А. П. Огурцов писал: «Обычно концепцию научных революций Куна отождествляют с идеей прерывности развития науки, с принципиальным отказом от какой-либо преемственности в историко-научном прогрессе. На деле же Кун отдавал приоритет догме в истории науки, подчёркивал значимость “нормальной науки”, обеспечивающей совокупность реальных достижений научного знания – решение “головоломок”» (Огурцов А. П. Философия науки: двадцатый век. Концепции и проблемы. В трёх частях. Ч. 1. СПб., 2011. С. 356).
Теория Т. Куна обладает несомненным синтетическим потенциалом. А. П. Огурцов это продемонстрировал ещё в книге «Философия науки эпохи Просвещения». Удивляя своих читателей блестящей эрудицией, он показал в ней, что политическая революция и научная могут вступить не в метафорические отношения, а в реальные. Революционный дух во Франции XVIII в. проникал в её науку. Другая ситуция сложилась после Великой французской революции. В особенности в начале XIX в. разочарование в её результатах отрезонировало в упаднических настроениях, появившихся и среди учёных.

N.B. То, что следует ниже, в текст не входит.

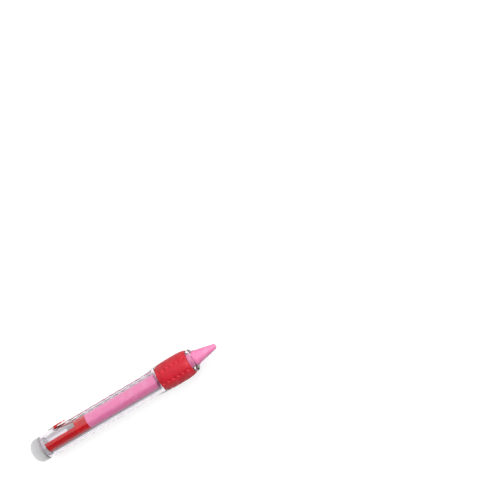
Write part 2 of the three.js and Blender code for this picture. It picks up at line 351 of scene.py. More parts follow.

Иная ситуация в науке сложилась на рубеже XIX–XX вв. Идея революции в науке стала вновь вдохновляющей. А. П. Огурцов так оценивает эту ситуацию: «Чувство краха старой науки и предчувствие новой лихорадочной эпохи охватило и учёных. Новые открытия стали оцениваться ими как научная революция, как революционный переворот в физических представлениях о структуре материи, о пространстве и времени, о взаимоотношении различных сил и форм движения» (там же. С. 342–343).